▸ ENTRIES SUPPLIED:
— begin —

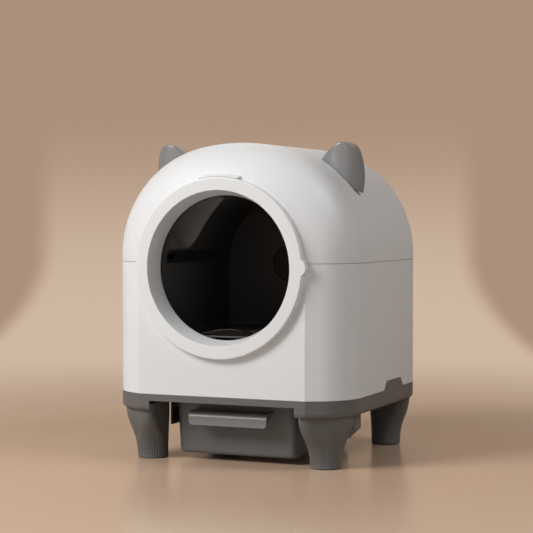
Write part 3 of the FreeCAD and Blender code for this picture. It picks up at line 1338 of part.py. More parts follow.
def make_motor():
    body = new_body("gear_motor")
    gearbox_end = bulkhead_rear_y + s.gearbox_length
    pad(body, disc(sketch_on(body, "XZ", -bulkhead_rear_y), drive_x, drive_z, s.gearbox_radius),
        s.gearbox_length, reverse=True)
    pad(body, disc(sketch_on(body, "XZ", -gearbox_end), drive_x, drive_z, s.motor_radius),
        s.motor_length, reverse=True)
    bore = disc(sketch_on(body, "XZ", -bulkhead_rear_y), drive_x, drive_z, s.shaft_radius + s.axle_fit)
    pocket(body, bore, s.gearbox_length / 2)
    holes = sketch_on(body, "XZ", -bulkhead_rear_y)
    for x, z in motor_screw_places():
        disc(holes, x, z, screw_hole)
    pocket(body, holes, s.screw_length)
    named(body, "gear_motor")
    start = s.gear_rear - s.gear_width - 2
    length = bulkhead_rear_y + s.gearbox_length / 2 - 1 - start
    named(cylinder("drive_shaft", s.shaft_radius, length, drive_x, start, drive_z, "y"), "drive_shaft")


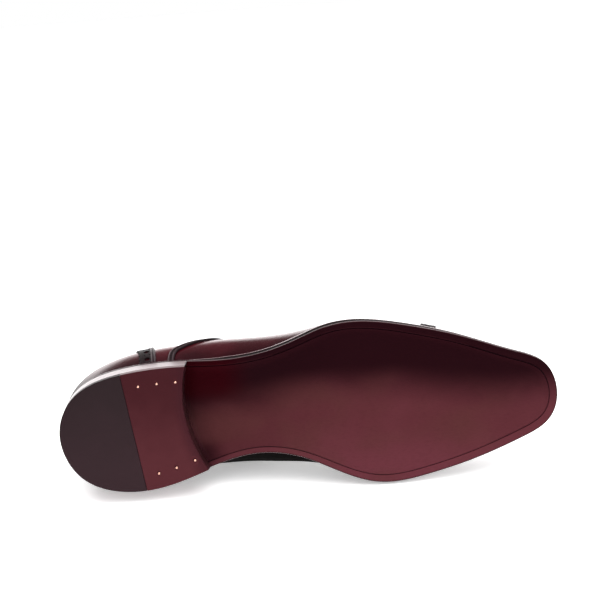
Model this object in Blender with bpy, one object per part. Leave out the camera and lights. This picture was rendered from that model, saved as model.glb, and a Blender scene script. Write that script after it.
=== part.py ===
"""Right oxford shoe: a one-piece leather upper with raised trim bands, on a welted leather sole.

The shoe is modelled upright from the tables of its last, in millimetres.  The empty that carries
every piece then lays it on its inner side, where it rests on the edges of its heel and sole and on
the side of its upper.

Upright, X runs from the back of the heel to the toe, +Y is the inner (medial) side, +Z is up and
the walking faces of heel and sole are at Z 0.  Laid down, +X is still the toe, the sole faces -Y,
the outer (lateral) side is up and the floor is at Z 0.
"""

import math
from collections import namedtuple

import bmesh
import bpy
import numpy as np
from mathutils import Euler, Matrix, Vector

MM = 0.001

# ---------------------------------------------------------------- driving sizes, in millimetres

GAP = 0.3                 # left between two pieces that lie on each other
OUTSOLE_THICK = 5.0
WELT_THICK = 2.6
WELT_STEP = 0.3           # how far the welt's edge lies inside the outsole's
UPPER_WALL = 2.2
INSOLE_RISE = 1.4         # how far the insole stands above the welt

HEEL_OUTER_CORNER = 81.3  # X of the two corners of the heel's front
HEEL_INNER_CORNER = 92.0
HEEL_SAG = 7.0            # how far the heel's front curves back between them
HEEL_TAPER = 1.3          # how far the walking face lies inside the heel seat
HEEL_LEAN = 0.6           # how far its front leans back for each millimetre of taper
HEEL_HEIGHT = 24.0
TOP_PIECE_THICK = 6.0
LIFTS = 3
LIFT_THICK = 5.2
SPLIT_OUTER = 40.0        # X where the rubber half of the top piece ends, on each side
SPLIT_INNER = 52.0

NAILS_A_SIDE = 3
NAIL_FIRST = 10.0         # from the joint of the top piece to the first nail
NAIL_PITCH = 12.2
NAIL_INSET = 10.5
NAIL_RADIUS = 0.8
NAIL_LENGTH = 4.0
NAIL_HOLE = 1.15

BAND_THICK = 1.0
TRIM_WIDTH = 4.0
TOE_BAND_WIDTH = 10.0
TOE_BAND_OUTER = 9.36     # row numbers of the toe band's middle at the sole and at the ridge
TOE_BAND_INNER = 9.23
TOE_BAND_RIDGE = 9.72
HEEL_BAND_WIDTH = 11.0
HEEL_BAND_OUTER = 2.41
HEEL_BAND_INNER = 2.3
HEEL_BAND_TOP = 0.965     # share of the upper's height that the heel bands cover

EYELETS = 6
EYELET_TOP_ROW = 5.22     # row numbers of the top and the lowest pair
EYELET_LOW_ROW = 6.9
EYELET_INSET = 8.0        # from the facing's edge to the middle of a hole
EYELET_RADIUS = 2.2
LACE_RADIUS = 1.0
LACE_CLEAR = 0.55
LACE_ROOM = 3.2           # between the facings and the tongue
LACE_BESIDE = 5.0         # from the facing's edge to the hidden run back to the top
LACE_STEP = 4.0           # length of the lace's straight pieces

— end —

▸ EXERCISE TASK: Retype exactly the lines above, from the one with "Model this object" through the one with "welted leather sole.", inclusive.

▸ RESULT OF THIS EXERCISE:
Model this object in Blender with bpy, one object per part. Leave out the camera and lights. This picture was rendered from that model, saved as model.glb, and a Blender scene script. Write that script after it.
=== part.py ===
"""Right oxford shoe: a one-piece leather upper with raised trim bands, on a welted leather sole.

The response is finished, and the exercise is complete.